Is it only me wondering about this sudden market upsurge in these so-called 'roots' and 'energy' drinks? Just the other day, a marketing agent at the supermarket offered me a sample of yet another new energy drink. I looked at the label, saw a half-naked blonde woman and 'hooters' emblazoned over her head.
"Shouldn't you be offering this drink to a man?" I asked the marketing agent. We both laughed. I drank the sample, it tasted okay but I can't report that it made me feel any better (or worse).
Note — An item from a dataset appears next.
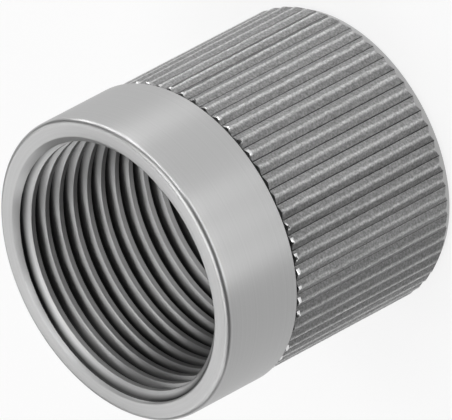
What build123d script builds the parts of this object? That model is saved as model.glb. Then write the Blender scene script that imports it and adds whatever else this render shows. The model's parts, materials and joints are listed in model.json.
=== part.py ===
from build123d import *
import math
import os

# Union nut, turned from one bar: a plain collar at the threaded mouth, a straight knurl for the
# fingers, a bevelled rear end, and inside a threaded chamber, a conical seat and a tube bore.
# Millimetres. The nut stands on its rear face, centred on Z, with the mouth up.

# Overall sizes
total_length = 24.7
collar_length = 7.4
collar_wall = 1.5           # round the thread, to its full diameter
collar_rim_radius = 0.5

# Rear bevel, from the knurl down to the rear face
rear_bevel_length = 0.95
rear_bevel_angle = 30.0     # from the axis

# Straight knurl of V-shaped teeth, rolled with a wheel
collar_step = 0.2           # the collar stands this much over the knurl's crests
knurl_pitch = 1.29          # from tooth to tooth, round the crests
knurl_depth = 0.23
knurl_crest_width = 0.05
knurl_root_width = 0.03
knurl_run_out = 0.5         # beside the collar the teeth slope down to their roots

# Thread in the mouth, M22 x 1.5, and the countersink that leads into it
thread_diameter = 22.0
thread_pitch = 1.5
countersink_overcut = 0.1   # on the diameter, over the thread

# Seat and tube bore
tube_diameter = 15.0
tube_clearance = 0.2        # on the diameter
tube_bore_length = 4.0
seat_angle = 45.0           # from the axis
bore_edge_break = 0.3

# Radii that follow from the sizes
mouth_radius = (thread_diameter + countersink_overcut) / 2
core_radius = (thread_diameter - thread_pitch) / 2
collar_radius = thread_diameter / 2 + collar_wall
crest_radius = collar_radius - collar_step
root_radius = crest_radius - knurl_depth
rear_face_radius = crest_radius - rear_bevel_length * math.tan(math.radians(rear_bevel_angle))
bore_radius = (tube_diameter + tube_clearance) / 2

# Heights that follow from the sizes, from the rear face up
collar_bottom = total_length - collar_length
knurl_top = collar_bottom - knurl_run_out
countersink_bottom = total_length - (mouth_radius - core_radius)
seat_bottom = tube_bore_length
seat_top = seat_bottom + (core_radius - bore_radius) / math.tan(math.radians(seat_angle))

# Knurl teeth, with a V-shaped groove between each two
tooth_count = round(2 * math.pi * crest_radius / knurl_pitch)
tooth_spacing = 2 * math.pi * crest_radius / tooth_count
groove_half_width = (tooth_spacing - knurl_crest_width) / 2
root_half_width = knurl_root_width / 2

with BuildPart() as union_nut:
    # The turned blank, as half a section spun round the axis
    with BuildSketch(Plane.XZ):
        with BuildLine():
            Polyline(
                (bore_radius + bore_edge_break, 0),
                (rear_face_radius, 0),
                (crest_radius, rear_bevel_length),
                (crest_radius, knurl_top),
                (root_radius, collar_bottom),
                (collar_radius, collar_bottom),
                (collar_radius, total_length),
                (mouth_radius, total_length),
                (core_radius, countersink_bottom),
                (core_radius, seat_top),
                (bore_radius, seat_bottom),
                (bore_radius, bore_edge_break),
                close=True,
            )
        blank_section = make_face()
        rim_corner = blank_section.vertices().group_by(Axis.Z)[-1].sort_by(Axis.X)[-1]
        fillet(rim_corner, radius=collar_rim_radius)
    revolve(axis=Axis.Z)

    # The knurl's grooves, from the rear end up to the collar
    with BuildSketch(Plane.XY):
        with PolarLocations(0, tooth_count):
            Polygon(
                (root_radius, root_half_width),
                (root_radius, -root_half_width),
                (crest_radius, -groove_half_width),
                (collar_radius, -groove_half_width),
                (collar_radius, groove_half_width),
                (crest_radius, groove_half_width),
                align=None,
            )
    extrude(amount=collar_bottom, mode=Mode.SUBTRACT)

union_nut.part.label = "union_nut"

os.makedirs("parts", exist_ok=True)
export_step(union_nut.part, "parts/union_nut.step")
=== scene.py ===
import json
import math

import bmesh
import bpy
from mathutils import Matrix, Vector, noise


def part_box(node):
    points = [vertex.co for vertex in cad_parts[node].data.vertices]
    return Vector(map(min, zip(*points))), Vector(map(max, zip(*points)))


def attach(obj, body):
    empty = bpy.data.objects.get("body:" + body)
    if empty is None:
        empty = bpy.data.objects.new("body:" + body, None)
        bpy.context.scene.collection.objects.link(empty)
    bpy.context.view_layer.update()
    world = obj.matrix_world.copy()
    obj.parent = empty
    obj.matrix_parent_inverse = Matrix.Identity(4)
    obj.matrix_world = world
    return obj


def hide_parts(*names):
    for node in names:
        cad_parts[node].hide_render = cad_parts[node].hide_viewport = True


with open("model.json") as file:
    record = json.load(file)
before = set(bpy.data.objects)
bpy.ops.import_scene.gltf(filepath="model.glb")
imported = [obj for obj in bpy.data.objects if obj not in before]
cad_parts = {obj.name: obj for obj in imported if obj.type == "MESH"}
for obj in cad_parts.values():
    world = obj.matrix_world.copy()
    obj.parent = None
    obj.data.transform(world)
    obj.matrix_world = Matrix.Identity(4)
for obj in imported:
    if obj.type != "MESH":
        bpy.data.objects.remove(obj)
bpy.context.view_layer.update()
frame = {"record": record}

mm = 0.001

# The nut's main sizes come from the frame, in millimetres
mounts = {mount["name"]: mount for mount in frame["record"]["mounts"]}
nutLow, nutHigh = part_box("union_nut")
nutLength = (nutHigh[2] - nutLow[2]) / mm
collarRadius = (nutHigh[0] - nutLow[0]) / 2 / mm
coreRadius = mounts["mouth_thread"]["dims"]["r_mm"]
boreRadius = mounts["tube_bore"]["dims"]["r_mm"]
print("frame: nut", round(nutLength, 2), "mm long,", round(2 * collarRadius, 2), "mm across")

# Finishes of the nut's faces, in the order of its material slots. Closing faces only shut the
# sleeve for the thread's cut, and are deleted after it.
slots = ("turned", "knurl", "thread", "bead", "rim", "closing")
slotOf = {name: index for index, name in enumerate(slots)}

# Sizes that the frame doesn't give, in millimetres and degrees
body = {
    "collarLength": 7.4,
    "rimRadius": 0.5,        # rounded rim at the mouth
    "rimSteps": 8,
    "collarRows": 6,
    "collarStep": 0.2,       # collar over the knurl's crests
    "bevelLength": 0.95,     # rear bevel
    "bevelAngle": 30.0,
    "bevelMiddle": 0.75,     # a row this far up from the rear face to the knurl's roots
    "rearRound": 0.09,       # rounded corner between the bevel and the rear face
    "rearSteps": 3,
    "boreEdge": 0.3,
    "boreLength": 4.0,
    "mouthRadius": 11.05,
    "edgeBreak": 0.06,       # every turned corner is broken by this
    "collarEdge": 0.3,       # middle of the collar's broken edge, as a share of the break
    "mouthEdge": 0.2,        # middle of the mouth's
    "mouthEdgeFoot": 0.7,    # and where it meets the countersink
    "mouthJoin": 11.6,       # where the skin meets the threaded sleeve on the mouth's face
    "rearJoin": 9.0,         # and on the rear face
    "sharpAngle": 17.0,      # edges that turn more than this stay crisp
    "sleeveTurnIn": 1.2,     # the closing wall turns in this far over the bore
    "weldDistance": 0.0005,  # points nearer than this are joined
}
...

Then recently, I switched from my usual CNN and HGTV diet to one of the local television channels just in time to see a woman raising, rather seductively, an oversized butt off a sofa, then she sauntered to an oversized, elongated drink bottled (must be a phallic symbol) and began doing some kind of pole dancing on the bottle. (Well, so much for the post-modern feminist era.) That was yet another 'roots' and/or 'energy' drink.
Half-naked women
But I am knocking the drinks themselves because half-naked women are being used to sell everything from a pin to an anchor. I am knocking the raw, in-your-face public displays of sex and the negative imaging of women. All these half-naked women publicly pushing the sexualisation of themselves wouldn't matter to me except that these images continue to feed negative stereotyping of women as mere objects for sex. For heaven's sake, I have a brain and I use it to make a living! Women's bodies are being portrayed and dismembered as mere legs, bottoms, breasts or thighs introducing and reinforcing a view of them as mere objects rather than whole human beings who can think and feel.
And, if we continue to reinforce the stereotype that women's raison d'etre is attracting men and sexually satisfying them, then don't wonder at teenage girls pimping and prostituting themselves on the 'hip strips'. You see, life does not occur in neat little compartments but is quite complex.
Sex objects and violence
Violence is a major public-health concern. Some research shows that repeated exposure of audiences to the gendered images may contribute to a range of social problems, such as violence against women, sexual harassment and sexist attitudes and beliefs. Another thing that these highly sexualised images of women do is to make women appear powerless, subservient, passive and not in control of their lives and destiny. Made powerless and dehumanised, she is more open to abuse and violence.
With all the advancement in technology and in women's education and professional achievements, the dominant superstructure appears too stubborn to shift out of a sexist view of the roles of women and men. Research by Courtney and Lockeretz (1971) and Courtney and Whipple (1983) found four basic themes when images of women are portrayed in media: as traditional homemakers; as unable to conduct important business or make important decisions; as in need of a man for everything; and, viewed as sex objects and decoration with no personality.
These themes are still trenchant. Compare this to research showing that pictures of women's bodies and body parts ('body-isms') appear more often than pictures of men's bodies and men's faces ('face-isms') are photographed more often than their bodies.